Stated goal:
Of the records that follow, copy only the lines from the line containing "Model this object" to the line containing "flush lid with", both included, exactly as written.

---------- Data supplied

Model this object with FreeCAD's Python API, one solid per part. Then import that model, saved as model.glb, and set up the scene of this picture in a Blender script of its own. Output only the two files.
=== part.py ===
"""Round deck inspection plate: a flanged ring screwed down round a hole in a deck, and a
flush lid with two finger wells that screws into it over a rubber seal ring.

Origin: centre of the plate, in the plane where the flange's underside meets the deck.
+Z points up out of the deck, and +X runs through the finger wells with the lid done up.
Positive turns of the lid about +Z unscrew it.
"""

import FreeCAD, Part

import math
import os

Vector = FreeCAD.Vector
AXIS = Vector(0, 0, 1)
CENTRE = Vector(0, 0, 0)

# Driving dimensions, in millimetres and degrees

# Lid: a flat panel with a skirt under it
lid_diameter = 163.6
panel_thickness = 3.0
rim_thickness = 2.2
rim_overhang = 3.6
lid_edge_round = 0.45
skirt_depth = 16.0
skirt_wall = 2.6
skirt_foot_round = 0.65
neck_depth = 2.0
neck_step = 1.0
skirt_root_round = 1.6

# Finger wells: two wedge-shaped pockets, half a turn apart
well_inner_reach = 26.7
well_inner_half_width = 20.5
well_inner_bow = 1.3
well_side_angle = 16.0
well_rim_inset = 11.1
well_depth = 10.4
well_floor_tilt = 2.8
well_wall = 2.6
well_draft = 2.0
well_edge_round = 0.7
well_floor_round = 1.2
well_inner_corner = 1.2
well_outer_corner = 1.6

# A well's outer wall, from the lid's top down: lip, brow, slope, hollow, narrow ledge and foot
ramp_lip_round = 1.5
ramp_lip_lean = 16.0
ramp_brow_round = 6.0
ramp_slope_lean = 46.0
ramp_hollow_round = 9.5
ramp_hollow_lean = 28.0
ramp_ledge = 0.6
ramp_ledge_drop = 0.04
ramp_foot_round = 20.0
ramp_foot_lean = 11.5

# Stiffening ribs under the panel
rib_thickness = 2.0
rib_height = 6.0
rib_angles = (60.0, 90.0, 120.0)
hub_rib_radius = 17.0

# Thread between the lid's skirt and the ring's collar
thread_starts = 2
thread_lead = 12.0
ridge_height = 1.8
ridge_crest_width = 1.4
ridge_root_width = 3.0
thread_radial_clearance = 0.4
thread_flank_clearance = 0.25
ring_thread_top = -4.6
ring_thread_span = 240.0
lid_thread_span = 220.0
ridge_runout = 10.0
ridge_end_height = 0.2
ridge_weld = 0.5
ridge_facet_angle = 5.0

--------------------
---------- Data supplied

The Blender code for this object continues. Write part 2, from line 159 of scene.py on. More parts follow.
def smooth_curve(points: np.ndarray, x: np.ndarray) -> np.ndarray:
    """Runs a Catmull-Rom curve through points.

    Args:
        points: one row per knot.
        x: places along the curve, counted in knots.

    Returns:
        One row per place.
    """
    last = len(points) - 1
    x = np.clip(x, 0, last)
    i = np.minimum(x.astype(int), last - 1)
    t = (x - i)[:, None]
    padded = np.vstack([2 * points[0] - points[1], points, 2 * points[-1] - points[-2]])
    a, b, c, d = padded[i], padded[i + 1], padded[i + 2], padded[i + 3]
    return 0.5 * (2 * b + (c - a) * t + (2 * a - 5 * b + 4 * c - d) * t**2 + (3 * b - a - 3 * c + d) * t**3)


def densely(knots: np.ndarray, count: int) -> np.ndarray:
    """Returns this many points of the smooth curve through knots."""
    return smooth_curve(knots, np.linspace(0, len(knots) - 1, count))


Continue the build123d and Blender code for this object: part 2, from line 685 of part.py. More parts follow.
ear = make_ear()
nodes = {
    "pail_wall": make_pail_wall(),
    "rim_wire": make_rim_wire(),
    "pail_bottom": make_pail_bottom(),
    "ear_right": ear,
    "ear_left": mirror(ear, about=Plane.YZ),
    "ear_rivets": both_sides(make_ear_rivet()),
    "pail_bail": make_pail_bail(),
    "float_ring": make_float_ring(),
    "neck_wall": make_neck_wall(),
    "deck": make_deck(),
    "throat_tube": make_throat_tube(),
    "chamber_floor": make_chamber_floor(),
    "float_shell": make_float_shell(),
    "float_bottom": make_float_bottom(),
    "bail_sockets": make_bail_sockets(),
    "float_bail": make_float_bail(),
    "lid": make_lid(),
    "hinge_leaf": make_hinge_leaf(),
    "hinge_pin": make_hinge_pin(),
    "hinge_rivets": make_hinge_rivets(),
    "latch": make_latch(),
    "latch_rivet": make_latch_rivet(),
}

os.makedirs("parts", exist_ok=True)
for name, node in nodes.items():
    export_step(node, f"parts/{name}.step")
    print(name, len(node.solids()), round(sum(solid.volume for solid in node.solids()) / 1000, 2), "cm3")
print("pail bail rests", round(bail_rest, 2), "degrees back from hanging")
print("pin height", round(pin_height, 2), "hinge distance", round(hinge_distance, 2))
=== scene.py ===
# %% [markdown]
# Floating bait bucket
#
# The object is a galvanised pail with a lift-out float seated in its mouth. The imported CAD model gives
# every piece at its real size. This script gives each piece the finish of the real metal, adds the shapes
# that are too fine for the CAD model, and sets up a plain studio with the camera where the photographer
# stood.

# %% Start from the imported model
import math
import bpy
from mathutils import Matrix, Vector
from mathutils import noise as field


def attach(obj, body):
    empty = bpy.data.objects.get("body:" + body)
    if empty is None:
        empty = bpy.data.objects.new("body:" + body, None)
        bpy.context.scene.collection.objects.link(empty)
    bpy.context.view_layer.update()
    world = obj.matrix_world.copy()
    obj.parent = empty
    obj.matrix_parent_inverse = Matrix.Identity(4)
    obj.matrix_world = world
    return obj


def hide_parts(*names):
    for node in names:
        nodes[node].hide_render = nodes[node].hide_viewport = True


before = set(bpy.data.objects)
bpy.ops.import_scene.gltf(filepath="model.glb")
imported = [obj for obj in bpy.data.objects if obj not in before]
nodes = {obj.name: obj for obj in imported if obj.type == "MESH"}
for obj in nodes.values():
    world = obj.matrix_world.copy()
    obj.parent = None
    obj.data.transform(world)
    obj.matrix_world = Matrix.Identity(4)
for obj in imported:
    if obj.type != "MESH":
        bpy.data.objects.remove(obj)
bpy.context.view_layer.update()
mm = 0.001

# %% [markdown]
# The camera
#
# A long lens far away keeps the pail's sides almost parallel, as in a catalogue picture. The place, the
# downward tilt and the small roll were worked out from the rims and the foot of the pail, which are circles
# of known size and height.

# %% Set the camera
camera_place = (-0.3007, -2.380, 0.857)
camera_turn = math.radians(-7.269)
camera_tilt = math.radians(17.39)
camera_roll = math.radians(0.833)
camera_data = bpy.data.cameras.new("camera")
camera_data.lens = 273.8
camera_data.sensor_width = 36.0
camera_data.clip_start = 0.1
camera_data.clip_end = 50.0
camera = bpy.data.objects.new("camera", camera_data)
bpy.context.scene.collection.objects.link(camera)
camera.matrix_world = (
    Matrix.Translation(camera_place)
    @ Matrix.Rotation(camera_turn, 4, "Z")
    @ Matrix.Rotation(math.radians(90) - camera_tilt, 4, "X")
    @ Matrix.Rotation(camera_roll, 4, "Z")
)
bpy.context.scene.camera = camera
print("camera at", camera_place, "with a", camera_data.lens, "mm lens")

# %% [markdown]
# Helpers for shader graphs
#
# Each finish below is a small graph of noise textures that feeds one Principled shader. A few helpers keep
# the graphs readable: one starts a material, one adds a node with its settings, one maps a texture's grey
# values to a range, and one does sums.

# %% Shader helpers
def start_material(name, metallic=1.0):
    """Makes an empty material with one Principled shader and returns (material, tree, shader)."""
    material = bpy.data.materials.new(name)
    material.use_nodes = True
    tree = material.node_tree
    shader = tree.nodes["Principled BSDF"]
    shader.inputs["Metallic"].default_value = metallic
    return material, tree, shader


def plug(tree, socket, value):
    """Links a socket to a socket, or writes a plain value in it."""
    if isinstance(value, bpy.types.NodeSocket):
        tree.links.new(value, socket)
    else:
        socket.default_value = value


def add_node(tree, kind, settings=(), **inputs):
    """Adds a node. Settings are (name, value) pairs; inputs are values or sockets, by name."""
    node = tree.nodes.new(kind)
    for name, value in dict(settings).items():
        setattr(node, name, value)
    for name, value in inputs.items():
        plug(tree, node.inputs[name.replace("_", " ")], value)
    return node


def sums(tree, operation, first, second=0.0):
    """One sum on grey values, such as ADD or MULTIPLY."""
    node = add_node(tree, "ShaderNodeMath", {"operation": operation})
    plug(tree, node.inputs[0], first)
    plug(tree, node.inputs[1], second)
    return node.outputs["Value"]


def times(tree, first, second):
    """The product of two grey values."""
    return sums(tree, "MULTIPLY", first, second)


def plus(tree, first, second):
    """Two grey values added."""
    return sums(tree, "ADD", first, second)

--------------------
---------- Data supplied

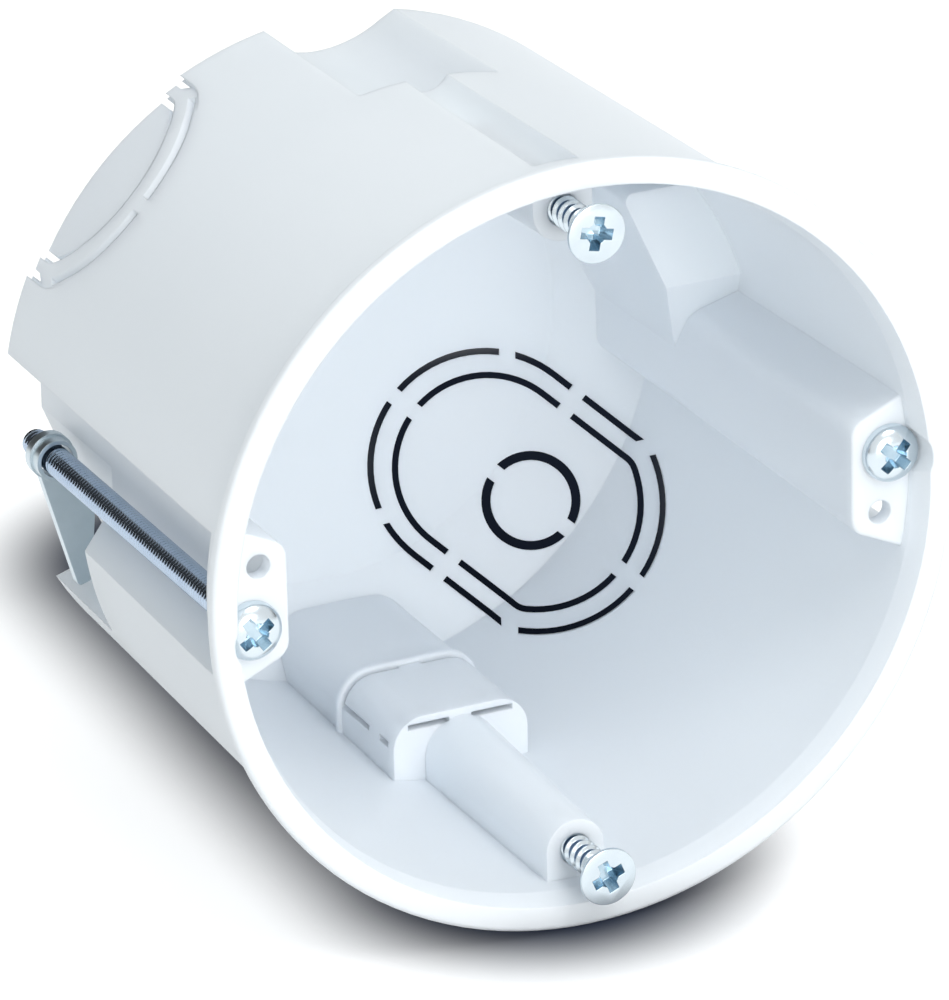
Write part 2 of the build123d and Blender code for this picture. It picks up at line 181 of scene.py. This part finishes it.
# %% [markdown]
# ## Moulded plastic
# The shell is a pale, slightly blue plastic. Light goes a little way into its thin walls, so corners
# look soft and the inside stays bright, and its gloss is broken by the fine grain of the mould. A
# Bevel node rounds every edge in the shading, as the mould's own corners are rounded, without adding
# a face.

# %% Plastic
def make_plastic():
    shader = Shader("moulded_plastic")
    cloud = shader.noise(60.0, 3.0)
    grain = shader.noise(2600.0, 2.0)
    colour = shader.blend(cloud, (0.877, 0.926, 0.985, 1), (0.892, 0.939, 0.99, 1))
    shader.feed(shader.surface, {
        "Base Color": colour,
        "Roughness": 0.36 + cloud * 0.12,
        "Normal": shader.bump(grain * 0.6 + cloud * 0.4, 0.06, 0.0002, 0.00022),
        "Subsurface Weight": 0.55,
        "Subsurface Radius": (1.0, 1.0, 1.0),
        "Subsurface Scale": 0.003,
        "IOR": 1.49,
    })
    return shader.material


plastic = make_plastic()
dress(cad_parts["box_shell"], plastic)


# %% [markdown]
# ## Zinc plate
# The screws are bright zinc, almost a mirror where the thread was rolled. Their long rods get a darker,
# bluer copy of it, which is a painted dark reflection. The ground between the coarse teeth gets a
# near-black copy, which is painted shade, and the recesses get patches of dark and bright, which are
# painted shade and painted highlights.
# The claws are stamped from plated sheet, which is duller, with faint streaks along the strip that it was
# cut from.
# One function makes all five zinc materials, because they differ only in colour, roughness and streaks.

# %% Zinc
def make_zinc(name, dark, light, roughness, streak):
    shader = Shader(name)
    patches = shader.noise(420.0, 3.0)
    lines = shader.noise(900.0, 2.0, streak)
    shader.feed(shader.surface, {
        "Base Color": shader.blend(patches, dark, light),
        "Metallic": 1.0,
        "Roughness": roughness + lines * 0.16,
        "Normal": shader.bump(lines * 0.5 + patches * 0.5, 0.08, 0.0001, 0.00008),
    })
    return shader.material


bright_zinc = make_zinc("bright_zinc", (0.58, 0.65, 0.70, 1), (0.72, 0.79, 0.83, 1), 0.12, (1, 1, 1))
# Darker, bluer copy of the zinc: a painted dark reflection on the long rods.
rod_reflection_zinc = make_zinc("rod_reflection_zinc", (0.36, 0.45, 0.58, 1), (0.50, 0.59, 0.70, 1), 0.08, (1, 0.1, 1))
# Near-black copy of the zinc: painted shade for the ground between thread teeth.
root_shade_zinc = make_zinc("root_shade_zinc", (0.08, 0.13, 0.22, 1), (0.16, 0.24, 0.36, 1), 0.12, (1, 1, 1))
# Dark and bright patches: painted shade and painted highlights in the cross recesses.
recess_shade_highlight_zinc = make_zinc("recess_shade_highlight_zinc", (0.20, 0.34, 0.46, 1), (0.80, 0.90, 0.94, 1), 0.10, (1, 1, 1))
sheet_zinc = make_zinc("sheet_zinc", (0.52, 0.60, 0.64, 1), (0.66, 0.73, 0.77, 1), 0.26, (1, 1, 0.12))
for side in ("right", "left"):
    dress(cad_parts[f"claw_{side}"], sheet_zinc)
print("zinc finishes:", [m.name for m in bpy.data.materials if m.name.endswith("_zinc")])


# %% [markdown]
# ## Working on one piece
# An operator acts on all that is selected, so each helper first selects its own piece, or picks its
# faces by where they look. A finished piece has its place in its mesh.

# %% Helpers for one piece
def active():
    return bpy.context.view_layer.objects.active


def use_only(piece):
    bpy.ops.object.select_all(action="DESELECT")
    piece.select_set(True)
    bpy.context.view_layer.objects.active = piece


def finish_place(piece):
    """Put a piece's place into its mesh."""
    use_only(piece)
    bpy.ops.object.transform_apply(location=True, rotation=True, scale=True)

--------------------

Task result:
Model this object with FreeCAD's Python API, one solid per part. Then import that model, saved as model.glb, and set up the scene of this picture in a Blender script of its own. Output only the two files.
=== part.py ===
"""Round deck inspection plate: a flanged ring screwed down round a hole in a deck, and a
flush lid with two finger wells that screws into it over a rubber seal ring.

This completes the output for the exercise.